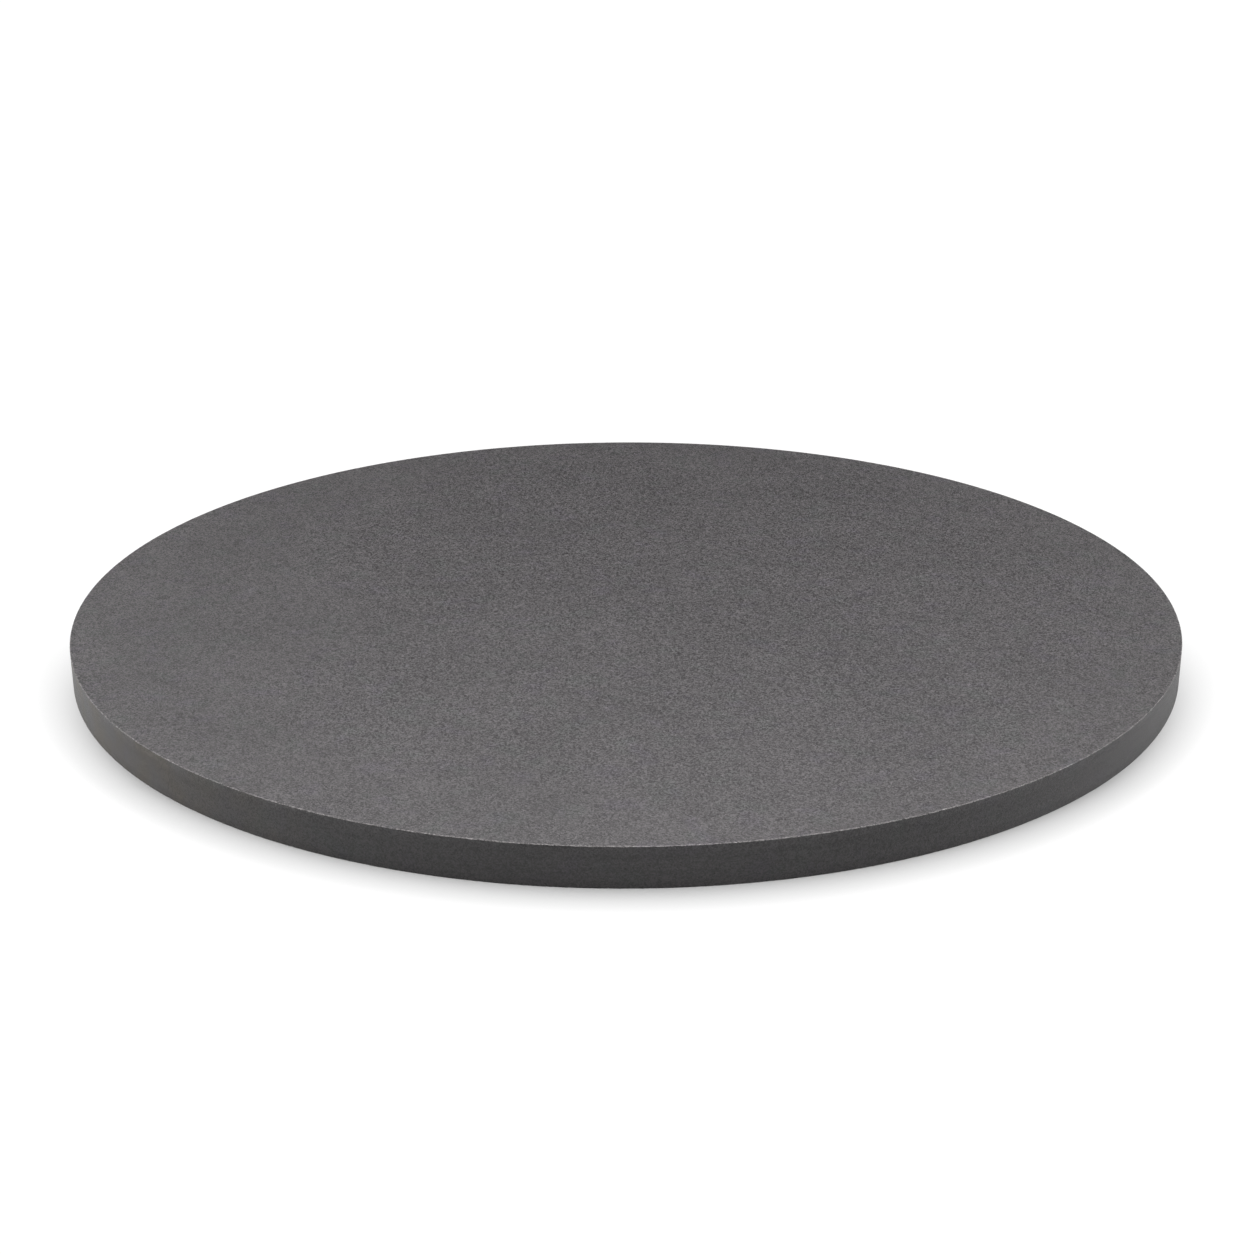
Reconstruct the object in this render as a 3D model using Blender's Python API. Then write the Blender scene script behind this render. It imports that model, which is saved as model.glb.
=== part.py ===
"""Round basalt massage stone: one thin disc, sawn to thickness, ground round and honed on top.

All lengths are in metres and +Z is up. The origin is the centre of the flat face that the disc
lies on, so the stone stands on z = 0 and its honed face is at z = THICKNESS.
"""

import math

import bmesh
import bpy
from mathutils import Matrix, Vector

# Driving sizes
DIAMETER = 0.300
THICKNESS = 0.010
TOP_ARRIS = 0.00030  # radius that eases the edge of the honed face
BASE_ARRIS = 0.00025  # radius that eases the edge of the lower face

# Fineness of the round shapes
RIM_STEPS = 256
ARRIS_STEPS = 3

# Faces that meet at more than this angle keep a crisp line between them
CRISP_ANGLE = math.radians(35.0)

# Finish of the stone
STONE_COLOUR = (0.100, 0.095, 0.097, 1.0)
STONE_ROUGHNESS = 0.62
STONE_METALLIC = 0.0


def clear_scene():
    """Remove every object, so that the scene holds only the stone."""
    for obj in list(bpy.data.objects):
        bpy.data.objects.remove(obj, do_unlink=True)


def basalt_material():
    """The honed, unsealed dark grey stone."""
    material = bpy.data.materials.new("honed_basalt")
    material.use_nodes = True
    shader = material.node_tree.nodes["Principled BSDF"]
    shader.inputs["Base Color"].default_value = STONE_COLOUR
    shader.inputs["Roughness"].default_value = STONE_ROUGHNESS
    shader.inputs["Metallic"].default_value = STONE_METALLIC
    material.diffuse_color = STONE_COLOUR
    return material


def arris_points(centre_r, centre_z, radius, start_angle):
    """A quarter turn from start_angle downwards, as (r, z) points round an arris centre."""
    points = []
    for step in range(ARRIS_STEPS + 1):
        angle = start_angle - math.radians(90.0) * step / ARRIS_STEPS
        points.append((centre_r + radius * math.cos(angle), centre_z + radius * math.sin(angle)))
    return points


def disc_profile():
    """Half of the disc's section, from the top centre round the rim to the bottom centre."""
    rim_r = DIAMETER / 2.0
    top_edge = arris_points(rim_r - TOP_ARRIS, THICKNESS - TOP_ARRIS, TOP_ARRIS, math.radians(90.0))
    base_edge = arris_points(rim_r - BASE_ARRIS, BASE_ARRIS, BASE_ARRIS, 0.0)
    return [(0.0, THICKNESS), *top_edge, *base_edge, (0.0, 0.0)]


def turned_mesh(name, profile):
    """Turn an (r, z) profile, whose two ends lie on the axis, round +Z into one closed mesh."""
    bm = bmesh.new()
    verts = [bm.verts.new((r, 0.0, z)) for r, z in profile]
    edges = [bm.edges.new(pair) for pair in zip(verts, verts[1:])]
    bmesh.ops.spin(
        bm,
        geom=verts + edges,
        cent=Vector((0.0, 0.0, 0.0)),
        axis=Vector((0.0, 0.0, 1.0)),
        angle=math.tau,
        steps=RIM_STEPS,
        use_merge=True,
    )
    bmesh.ops.remove_doubles(bm, verts=bm.verts, dist=min(TOP_ARRIS, BASE_ARRIS) / 100.0)
    bmesh.ops.recalc_face_normals(bm, faces=bm.faces)
    mesh = bpy.data.meshes.new(name)
    bm.to_mesh(mesh)
    bm.free()
    return mesh


def make_stone():
    """The whole object: one solid disc, placed on z = 0."""
    mesh = turned_mesh("basalt_disc", disc_profile())
    mesh.materials.append(basalt_material())
    mesh.shade_smooth()
    mesh.set_sharp_from_angle(angle=CRISP_ANGLE)
    stone = bpy.data.objects.new("basalt_disc", mesh)
    stone.matrix_world = Matrix.Identity(4)
    bpy.context.scene.collection.objects.link(stone)
    return stone


def main():
    """Build the stone in an empty scene."""
    clear_scene()
    make_stone()


if __name__ == "__main__":
    main()
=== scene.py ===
"""Studio model of a round honed basalt massage stone.

One solid disc lies on a pale floor: a honed upper face, hair-fine eased edges, a ground rim and a
sawn lower face. Lengths are in metres, +Z is up and the origin is the centre of the lower face.
"""

import logging
import math
from dataclasses import dataclass, field
from enum import Enum, IntEnum

import bmesh
import bpy
import numpy as np
from mathutils import Matrix, Vector, geometry, noise


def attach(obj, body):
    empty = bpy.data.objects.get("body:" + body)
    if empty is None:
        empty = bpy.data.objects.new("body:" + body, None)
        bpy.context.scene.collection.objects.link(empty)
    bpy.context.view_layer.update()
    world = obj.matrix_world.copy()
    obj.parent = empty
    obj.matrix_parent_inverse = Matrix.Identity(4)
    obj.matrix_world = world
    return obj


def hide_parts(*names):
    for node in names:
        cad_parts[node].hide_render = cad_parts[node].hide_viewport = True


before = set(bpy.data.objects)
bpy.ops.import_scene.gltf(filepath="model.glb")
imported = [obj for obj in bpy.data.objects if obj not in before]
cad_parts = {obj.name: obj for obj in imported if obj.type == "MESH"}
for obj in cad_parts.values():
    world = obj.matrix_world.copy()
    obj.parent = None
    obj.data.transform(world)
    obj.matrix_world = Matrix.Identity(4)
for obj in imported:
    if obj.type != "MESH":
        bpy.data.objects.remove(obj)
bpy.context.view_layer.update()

log = logging.getLogger("basalt_stone")

MILLI = 0.001
BODY = "root"
CAD_NODE = "basalt_disc"
CRISP_ANGLE = math.radians(32.0)
QUARTER_TURN = math.radians(90.0)
TRIANGLE_HEIGHT = math.cos(math.radians(30.0))

Colour = tuple[float, float, float]


class Zone(IntEnum):
    """The four differently worked surfaces of the stone, in material order."""

    HONED = 0
    EASED = 1
    GROUND = 2
    SAWN = 3


class Worked(Enum):
    """What the tool left on a surface, on top of the stone's own grain."""

    PLAIN = "plain"
    GRINDING_LINES = "grinding lines"
    SAW_ARCS = "saw arcs"
    # Pale edge strip: partly wear, partly a painted highlight along the edge.
    WORN_PALE_AND_HIGHLIGHT = "worn pale and highlight"


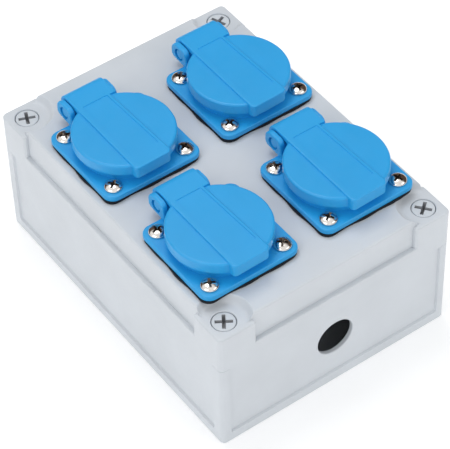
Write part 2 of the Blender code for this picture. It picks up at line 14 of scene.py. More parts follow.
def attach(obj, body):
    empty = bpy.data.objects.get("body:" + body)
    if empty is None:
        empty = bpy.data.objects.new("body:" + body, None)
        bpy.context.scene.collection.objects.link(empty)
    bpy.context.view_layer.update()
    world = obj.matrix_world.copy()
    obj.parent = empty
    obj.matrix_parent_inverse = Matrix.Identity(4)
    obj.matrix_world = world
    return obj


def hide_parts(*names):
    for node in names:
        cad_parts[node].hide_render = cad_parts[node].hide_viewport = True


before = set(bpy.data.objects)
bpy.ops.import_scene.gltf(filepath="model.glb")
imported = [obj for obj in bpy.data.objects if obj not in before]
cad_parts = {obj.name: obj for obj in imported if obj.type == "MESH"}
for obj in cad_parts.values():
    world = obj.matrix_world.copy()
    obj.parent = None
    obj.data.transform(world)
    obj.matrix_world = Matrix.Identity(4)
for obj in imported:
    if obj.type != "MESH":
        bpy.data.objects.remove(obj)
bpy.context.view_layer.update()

MM = 0.001

# Enclosure.
BOX_WIDTH = 123.8
BOX_LENGTH = 168.5
COVER_TOP = 72.0
PAD_TOP = 68.7
LEDGE_TOP = 56.3
SEAM = 48.5
BASE_TOP = 48.38
WALL = 3.0
CORNER_RADIUS = 2.5
LEDGE_DEPTH = 2.0
COVER_DRAFT = 0.3
PAD_ARC_RADIUS = 10.8
PAD_WALL = 1.5
PAD_CORNER = 1.5
BLOCK_NOTCH_RADIUS = 6.3
BOWL_FLOOR_RADIUS = 10.3
BOWL_RIM_RADIUS = 12.4
BOWL_REACH = 17
COLUMN_RADIUS = 7.5
COVER_SCREW_X = BOX_WIDTH / 2 - 8.5
COVER_SCREW_Y = BOX_LENGTH / 2 - 8.6
COVER_SCREW_TURNS = (56, 67, 38, 20)  # degrees, one for each screw
COVER_CROSS = (7.8, 1.65)  # length and width of the recess
SCREW_HOLE_RADIUS = 3.3
SEAL_GROOVE = (0.5, 2.5)  # reach of the groove's two sides past the cavity
SEAL_RING = (0.8, 2.2)
SEAL_HEIGHT = 1.7
GROOVE_DEPTH = 2
RIM_HEIGHT = 5.3
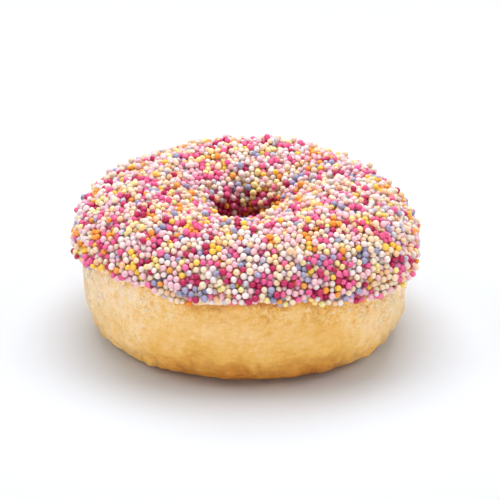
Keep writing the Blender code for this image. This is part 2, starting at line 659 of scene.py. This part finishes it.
@dataclass
class IcingFilm:
    """The thin film of icing that holds the pearls, with a rounded wavy edge on both sides of the ring."""

    form: RingForm
    columns: int = 512
    rows: int = 88
    lining_share: float = 0.25
    lip: float = 0.4 * MM
    settled: float = 0.3 * MM
    lining_depth: float = 0.25 * MM
    edge_round: float = 0.9 * MM
    unevenness: float = 0.12 * MM
    edge_waver: float = 0.9 * MM
    bare_width: float = 2.4 * MM
    tube_reach: float = 17 * MM
    first_turns: Floats = field(init=False)
    last_turns: Floats = field(init=False)
    bare: Floats = field(init=False)

    def __post_init__(self) -> None:
        """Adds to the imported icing's edges the small lobes where icing ran, and the strips left bare there."""
        azimuth = self.places()
        first, last = self.form.edges(azimuth)
        rim = self.form.at(azimuth, np.zeros_like(azimuth), 14 * MM)
        waver = (lumps(rim, 5.5 * MM, shift=3.0) + 0.6 * lumps(rim, 2.6 * MM, shift=8.0)) * self.edge_waver
        self.first_turns = first + waver / self.tube_reach
        self.last_turns = last + waver / self.tube_reach
        self.bare = self.bare_width * np.clip(lumps(rim, 4.5 * MM, shift=14.0) - 0.12, 0, 1)

    def places(self) -> Floats:
        """The azimuths at which the edges are kept."""
        return np.arange(self.form.azimuth_places) / self.form.azimuth_places * FULL_TURN

    def edges(self, azimuth: Floats) -> tuple[Floats, Floats]:
        """The turns of both edges at each azimuth."""
        places = self.places()
        return tuple(np.interp(azimuth, places, turns, period=FULL_TURN) for turns in (self.first_turns, self.last_turns))

    def pearl_edges(self, azimuth: Floats) -> tuple[Floats, Floats]:
        """The turns between which pearls stick at each azimuth."""
        first, last = self.edges(azimuth)
        bare = np.interp(azimuth, self.places(), self.bare, period=FULL_TURN) / self.tube_reach
        return first + bare, last - bare

    def inside(self, azimuth: Floats, turn: Floats) -> Floats:
        """How far in from the nearer edge of the icing a place is; below 0 it is on bare dough."""
        first, last = self.edges(azimuth)
        return np.minimum(turn - first, last - turn) * self.tube_reach

    def lift(self, inside: Floats) -> Floats:
        """How far the film's outside stands above the dough's own form: a lip, and lower in from it."""
        short = 1 - np.clip(inside / self.edge_round, 0, 1)
        return self.lip * np.sqrt(1 - short * short) - self.settled * smooth_share(inside, 1 * MM, 4 * MM)

    def bed(self, inside: Floats) -> Floats:
        """How far the dough gives way under the film."""
        return (self.settled + self.lining_depth) * smooth_share(inside, 0.6 * MM, 3 * MM)

    def build(self) -> bpy.types.Object:
        """Makes the film.

        Returns:
            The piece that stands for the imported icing.
        """
        shell = RingShell("icing", self.columns, self.rows)
        azimuth, share = shell.shares()
        azimuth = azimuth * FULL_TURN
        outside = share < 1 - self.lining_share
        way = np.where(outside, share / (1 - self.lining_share), (1 - share) / self.lining_share)
        way = way - np.sin(FULL_TURN * way) / FULL_TURN * 0.6
        first, last = self.edges(azimuth)
        turn = first + (last - first) * way
        smooth = self.form.surface(azimuth, turn)
        inside = self.inside(azimuth, turn)
        uneven = self.unevenness * lumps(smooth, 3.5 * MM, shift=4.0) * smooth_share(inside, 0, self.edge_round)
        lift = np.where(outside, self.lift(inside) + uneven, -self.lining_depth - self.bed(inside))
        shell.move_to(smooth + self.form.normal(azimuth, turn) * lift[..., None])
        # how far under the pearls, which sets the icing's painted bounce light
        shell.keep("covered", smooth_share(inside, 1.0 * MM, 3.0 * MM))
        # where the icing is painted dark crimson as shade deep in the hole
        shell.keep("dyed", smooth_share(turn, math.radians(130), math.radians(165)))
        piece = shell.finished(IcingFinish().material())
        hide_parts("icing_cap")
        return piece


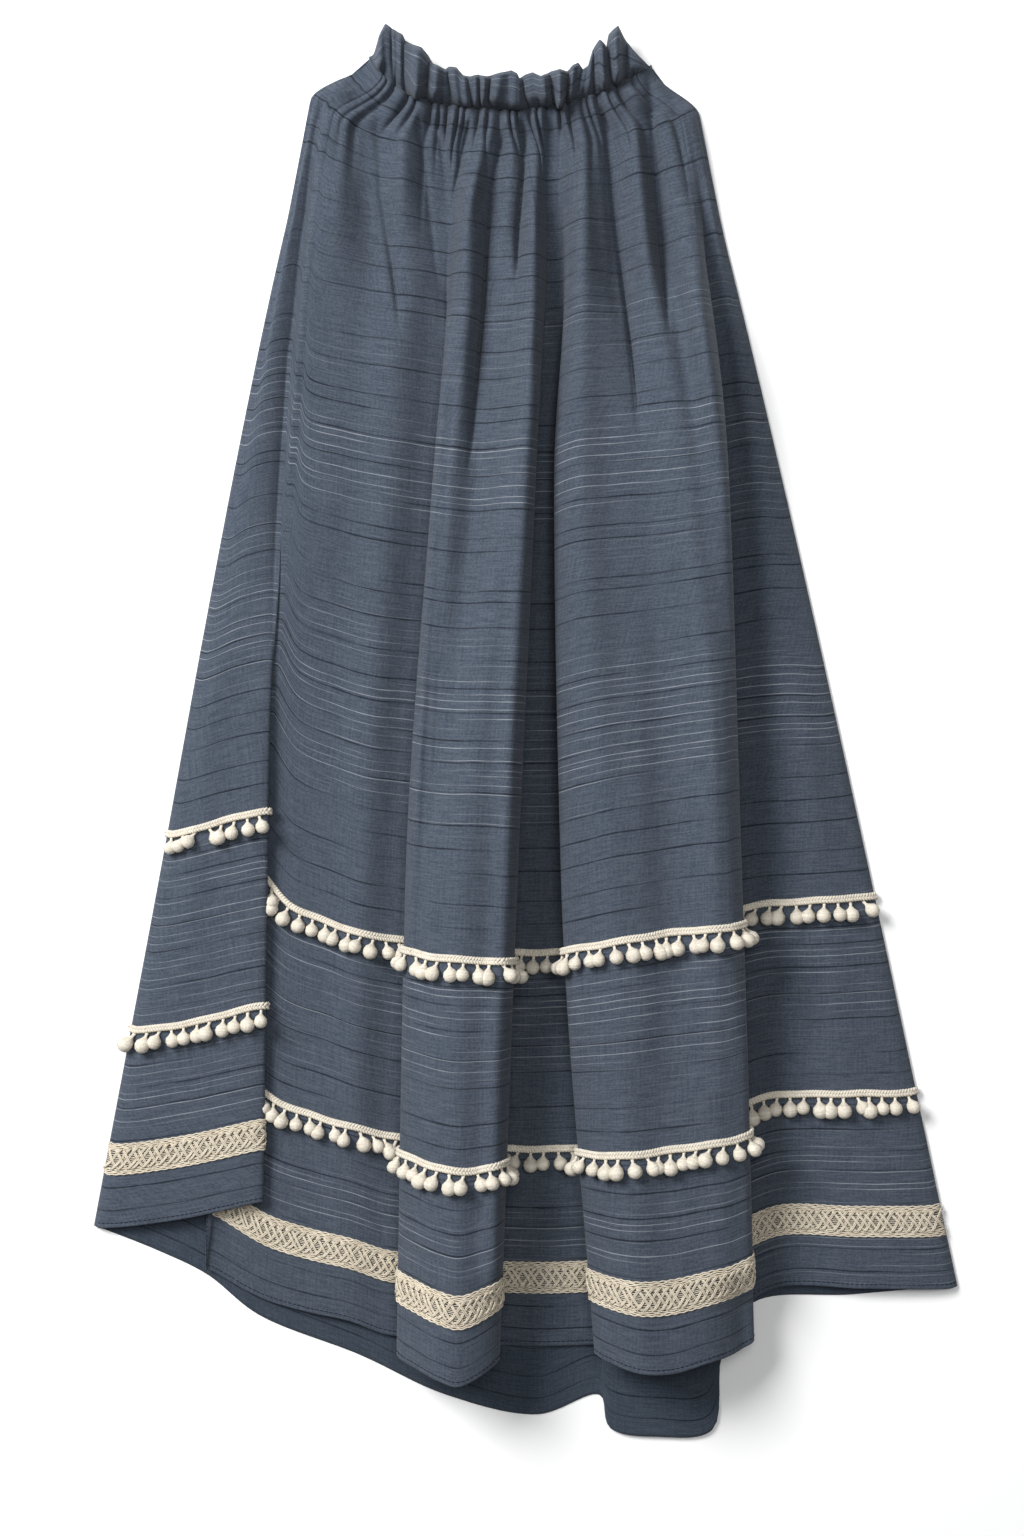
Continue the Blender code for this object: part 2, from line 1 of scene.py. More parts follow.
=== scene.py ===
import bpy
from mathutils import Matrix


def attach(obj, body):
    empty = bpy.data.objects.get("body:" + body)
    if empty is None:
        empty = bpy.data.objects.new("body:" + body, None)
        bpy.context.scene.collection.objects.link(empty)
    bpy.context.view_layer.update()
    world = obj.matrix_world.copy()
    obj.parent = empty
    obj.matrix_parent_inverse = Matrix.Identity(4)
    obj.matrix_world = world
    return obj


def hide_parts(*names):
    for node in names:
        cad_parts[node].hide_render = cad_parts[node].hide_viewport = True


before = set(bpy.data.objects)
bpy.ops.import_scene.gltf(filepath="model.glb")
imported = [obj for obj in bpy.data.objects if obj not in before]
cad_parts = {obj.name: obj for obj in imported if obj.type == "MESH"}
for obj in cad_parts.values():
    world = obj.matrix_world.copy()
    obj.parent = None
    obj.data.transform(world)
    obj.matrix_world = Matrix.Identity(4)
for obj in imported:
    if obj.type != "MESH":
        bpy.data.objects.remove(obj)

"""A long gathered skirt of slubbed slate-blue cotton, laid flat and face up, dressed on its CAD frame.

The cloth follows the fold lines of the CAD model, on a finer grid, with the gathers, creases, hem and sewing
added. Its UV map is in metres: u runs round the skirt and v runs down the cloth, so stripes and stitches
follow the folds. The trims are laid on the cloth's own points. Metres, +Z up, waist towards +Y.
"""

import logging
import math
from dataclasses import dataclass, field
from enum import Enum
from typing import NamedTuple, Sequence

import bmesh
import bpy
import numpy as np
from mathutils import Vector

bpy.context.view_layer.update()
LOG = logging.getLogger("skirt")
MM = 0.001
TINY = 1e-9  # keeps a division from failing on a length of nothing

Array = np.ndarray
Face = tuple[int, ...]
Pair = tuple[float, float]
Colour = tuple[float, float, float]
Scale = tuple[float, float, float]
Waves = tuple[tuple[float, float, float], ...]  # size, radians for each unit and start of sine waves
Piece = bpy.types.Object
Material = bpy.types.Material
Tree = bpy.types.NodeTree
Socket = bpy.types.NodeSocket
Outputs = bpy.types.bpy_prop_collection

FRONT_LENGTH = 0.937
UPPER_TAPE_AT = 0.638
LOWER_TAPE_AT = 0.787
BRAID_AT = 0.885
FLARE_RADIUS = 0.682
WAIST_Y = 0.4675
WAIST_LEFT = -0.118
WAIST_RIGHT = 0.096
CASING_HEIGHT = 0.012

# The photograph's view: the camera stands over one pixel, and one pixel is this wide on the ground
CAMERA_HEIGHT = 2.2
CENTRE_PIXEL = (512.0, 768.0)
CENTRE_PLACE = (-0.0099, -0.0311)
PIXEL = 0.00076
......
=== STATED EXERCISE ===
Above are the records; from them, give again exactly the lines from the one containing "Keep writing the" through the one containing "bare: Floats = field(init=False)", both included.

=== EXERCISE OUTPUT ===
Keep writing the Blender code for this image. This is part 2, starting at line 659 of scene.py. This part finishes it.
@dataclass
class IcingFilm:
    """The thin film of icing that holds the pearls, with a rounded wavy edge on both sides of the ring."""

    form: RingForm
    columns: int = 512
    rows: int = 88
    lining_share: float = 0.25
    lip: float = 0.4 * MM
    settled: float = 0.3 * MM
    lining_depth: float = 0.25 * MM
    edge_round: float = 0.9 * MM
    unevenness: float = 0.12 * MM
    edge_waver: float = 0.9 * MM
    bare_width: float = 2.4 * MM
    tube_reach: float = 17 * MM
    first_turns: Floats = field(init=False)
    last_turns: Floats = field(init=False)
    bare: Floats = field(init=False)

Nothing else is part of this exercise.